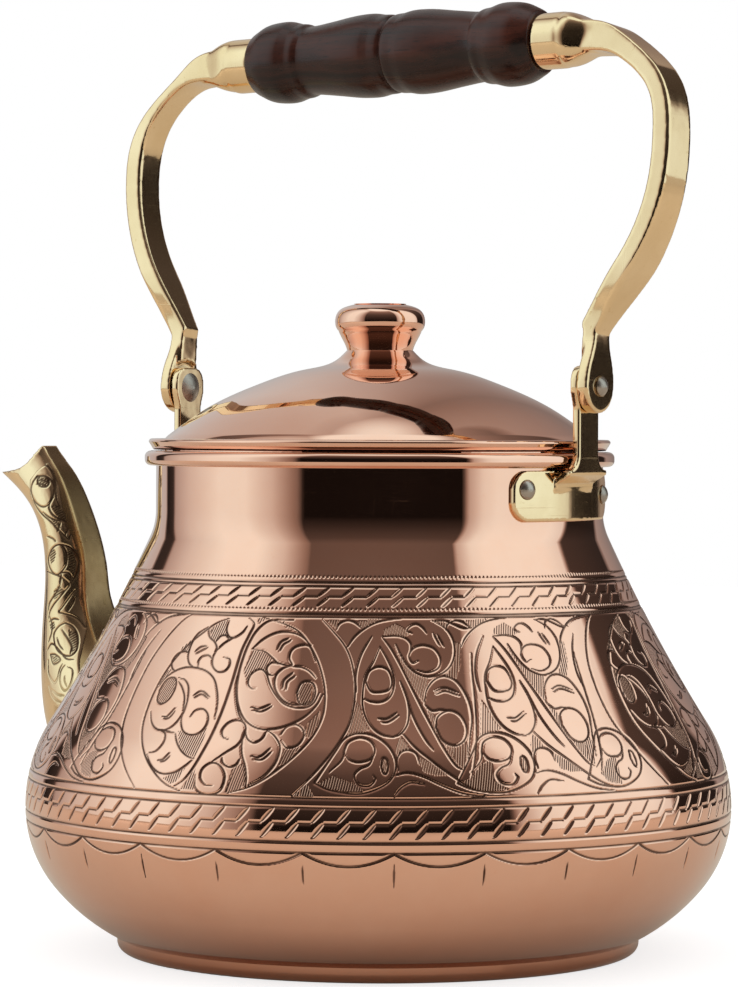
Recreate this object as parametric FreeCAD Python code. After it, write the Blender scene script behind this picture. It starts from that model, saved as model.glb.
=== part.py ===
import FreeCAD, Part
import math
import os

# Copper teapot with a cast brass spout, a hinged brass bail handle and a lift-off lid.
# Lengths are in millimetres and angles in degrees. The origin is the middle of the foot, on the
# table, +Z is up and the spout points along -X. The handle turns about a line along X.

# Pot, spun from copper sheet
sheet_wall = 1.0
belly_radius = 90.0
belly_height = 37.0
belly_top_curve = 40.0
belly_low_curve = 31.8
belly_low_turn = 40.0
belly_under_curve = 50.7
shoulder_curve = 400.0
neck_radius = 57.0
neck_length = 15.1
neck_fillet = 16.0
rim_height = 127.1
rim_bead_radius = 59.9
rim_bead_depth = 3.7
rim_bead_round = 1.5

# Base plate, a shallow pan soldered over the pot's lower edge
foot_radius = 66.6
foot_edge_round = 2.4
foot_land = 3.0
base_recess = 0.8

# Strainer holes behind the spout
strainer_hole_radius = 2.0
strainer_pitch = 8.0
strainer_ring_holes = 6
strainer_tilt = 27.0

# Spout, cast brass
spout_reach = 33.9
spout_rise = 91.6
spout_width = 30.0
spout_wall = 1.9
spout_back_turn = 145.0

# Handle brackets, cast brass, riveted round the neck
strap_thickness = 1.35
strap_depth = 12.5
strap_span = 22.3
strap_corner = 4.5
strap_drop = 4.3
rivet_left_rise = 1.6
rivet_turn = 17.8
rivet_radius = 1.5
rivet_head_radius = 2.5
rivet_head_height = 1.3
lug_thickness = 2.0
lug_width = 9.4
lug_eye_radius = 5.9
lug_eye_rise = 5.2
lug_root_round = 4.0
lug_rim_gap = 0.4

# Hinge pins, riveted through bracket and handle
hinge_rise = 16.4
pin_radius = 1.8
pin_head_radius = 3.8
pin_head_height = 1.1
pin_tail_radius = 2.5
pin_tail_height = 1.4

# Handle arms, cast brass
arm_width = 9.8
arm_flare_width = 8.9
arm_thickness = 5.0
arm_eye_radius = 6.6
arm_eye_thickness = 2.9
arm_eye_recess = 7.0
arm_pinch_width = 7.1
arm_pinch_rise = 11.3
arm_flare_rise = 21.5
arm_knee_rise = 14.5
arm_knee_radius = 63.2
arm_inner_step = 1.1
rear_bow_radius = 81.5
front_bow_radius = 80.9
arm_bow_rise = 58.0
arm_bow_curve = 53.0
arm_root_depth = 8.0
arm_edge_bevel = 0.5
ferrule_radius = 7.1
ferrule_straight = 6.5
ferrule_length = 11.0

# Grip, turned hardwood on a steel rod
grip_rise = 86.2
grip_length = 87.0
grip_bead_radius = 10.6
grip_bead_length = 17.2
grip_waist_radius = 8.9
grip_barrel_radius = 10.8
grip_groove_radius = 9.5
grip_end_radius = 7.6
grip_shift = 0.6
grip_tilt = 1.1
rod_radius = 2.5
rod_grip_depth = 6.0
handle_lean = 6.0

# Lid, spun from copper sheet
lid_sheet = 1.0
lid_radius = 58.9
lid_edge_depth = 2.8
lid_edge_slant = 1.2
lid_edge_round = 0.8
lid_dome_radius = 54.0
lid_dome_step = 0.8
lid_dome_rise = 21.8
crown_radius = 8.5
collar_sheet = 1.0
collar_depth = 5.4

# Knob and its screw
knob_radius = 11.5
knob_height = 11.9
knob_foot_radius = 8.4
knob_waist_radius = 8.6
knob_ledge_radius = 10.6
screw_radius = 2.0
screw_head_radius = 3.8
screw_head_height = 2.4
screw_grip = 7.0
washer_radius = 6.0
washer_thickness = 0.8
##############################
→ JOB
Reproduce the data in full, exactly as presented.

→ WORKED SOLUTION
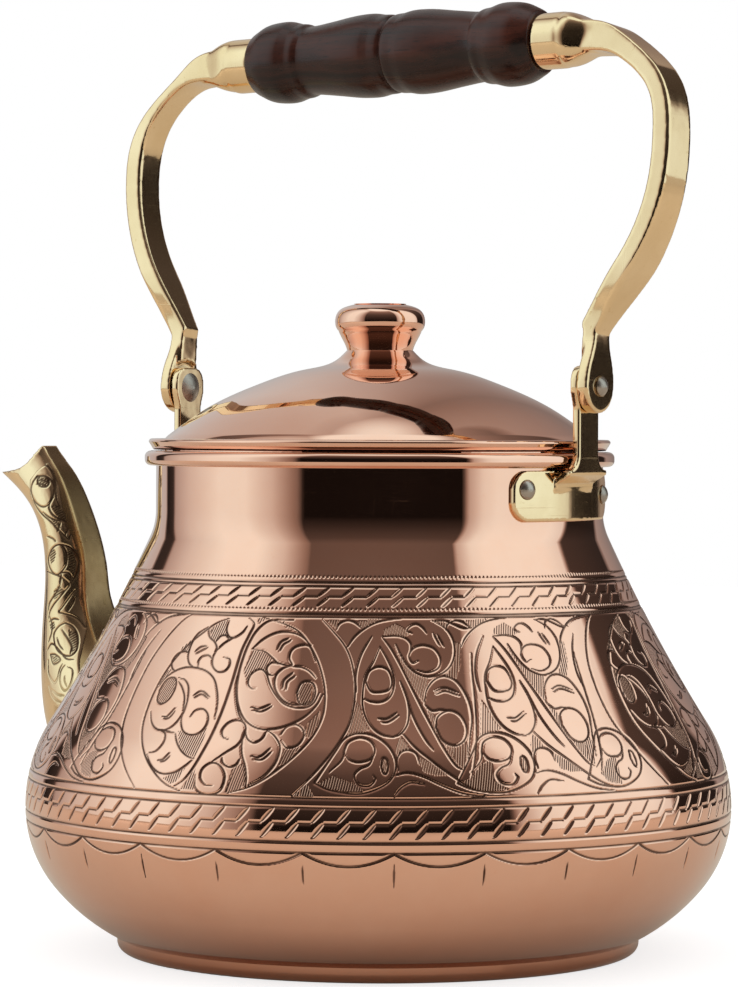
Recreate this object as parametric FreeCAD Python code. After it, write the Blender scene script behind this picture. It starts from that model, saved as model.glb.
=== part.py ===
import FreeCAD, Part
import math
import os

# Copper teapot with a cast brass spout, a hinged brass bail handle and a lift-off lid.
# Lengths are in millimetres and angles in degrees. The origin is the middle of the foot, on the
# table, +Z is up and the spout points along -X. The handle turns about a line along X.

# Pot, spun from copper sheet
sheet_wall = 1.0
belly_radius = 90.0
belly_height = 37.0
belly_top_curve = 40.0
belly_low_curve = 31.8
belly_low_turn = 40.0
belly_under_curve = 50.7
shoulder_curve = 400.0
neck_radius = 57.0
neck_length = 15.1
neck_fillet = 16.0
rim_height = 127.1
rim_bead_radius = 59.9
rim_bead_depth = 3.7
rim_bead_round = 1.5

# Base plate, a shallow pan soldered over the pot's lower edge
foot_radius = 66.6
foot_edge_round = 2.4
foot_land = 3.0
base_recess = 0.8

# Strainer holes behind the spout
strainer_hole_radius = 2.0
strainer_pitch = 8.0
strainer_ring_holes = 6
strainer_tilt = 27.0

# Spout, cast brass
spout_reach = 33.9
spout_rise = 91.6
spout_width = 30.0
spout_wall = 1.9
spout_back_turn = 145.0

# Handle brackets, cast brass, riveted round the neck
strap_thickness = 1.35
strap_depth = 12.5
strap_span = 22.3
strap_corner = 4.5
strap_drop = 4.3
rivet_left_rise = 1.6
rivet_turn = 17.8
rivet_radius = 1.5
rivet_head_radius = 2.5
rivet_head_height = 1.3
lug_thickness = 2.0
lug_width = 9.4
lug_eye_radius = 5.9
lug_eye_rise = 5.2
lug_root_round = 4.0
lug_rim_gap = 0.4

# Hinge pins, riveted through bracket and handle
hinge_rise = 16.4
pin_radius = 1.8
pin_head_radius = 3.8
pin_head_height = 1.1
pin_tail_radius = 2.5
pin_tail_height = 1.4

# Handle arms, cast brass
arm_width = 9.8
arm_flare_width = 8.9
arm_thickness = 5.0
arm_eye_radius = 6.6
arm_eye_thickness = 2.9
arm_eye_recess = 7.0
arm_pinch_width = 7.1
arm_pinch_rise = 11.3
arm_flare_rise = 21.5
arm_knee_rise = 14.5
arm_knee_radius = 63.2
arm_inner_step = 1.1
rear_bow_radius = 81.5
front_bow_radius = 80.9
arm_bow_rise = 58.0
arm_bow_curve = 53.0
arm_root_depth = 8.0
arm_edge_bevel = 0.5
ferrule_radius = 7.1
ferrule_straight = 6.5
ferrule_length = 11.0

# Grip, turned hardwood on a steel rod
grip_rise = 86.2
grip_length = 87.0
grip_bead_radius = 10.6
grip_bead_length = 17.2
grip_waist_radius = 8.9
grip_barrel_radius = 10.8
grip_groove_radius = 9.5
grip_end_radius = 7.6
grip_shift = 0.6
grip_tilt = 1.1
rod_radius = 2.5
rod_grip_depth = 6.0
handle_lean = 6.0

# Lid, spun from copper sheet
lid_sheet = 1.0
lid_radius = 58.9
lid_edge_depth = 2.8
lid_edge_slant = 1.2
lid_edge_round = 0.8
lid_dome_radius = 54.0
lid_dome_step = 0.8
lid_dome_rise = 21.8
crown_radius = 8.5
collar_sheet = 1.0
collar_depth = 5.4

# Knob and its screw
knob_radius = 11.5
knob_height = 11.9
knob_foot_radius = 8.4
knob_waist_radius = 8.6
knob_ledge_radius = 10.6
screw_radius = 2.0
screw_head_radius = 3.8
screw_head_height = 2.4
screw_grip = 7.0
washer_radius = 6.0
washer_thickness = 0.8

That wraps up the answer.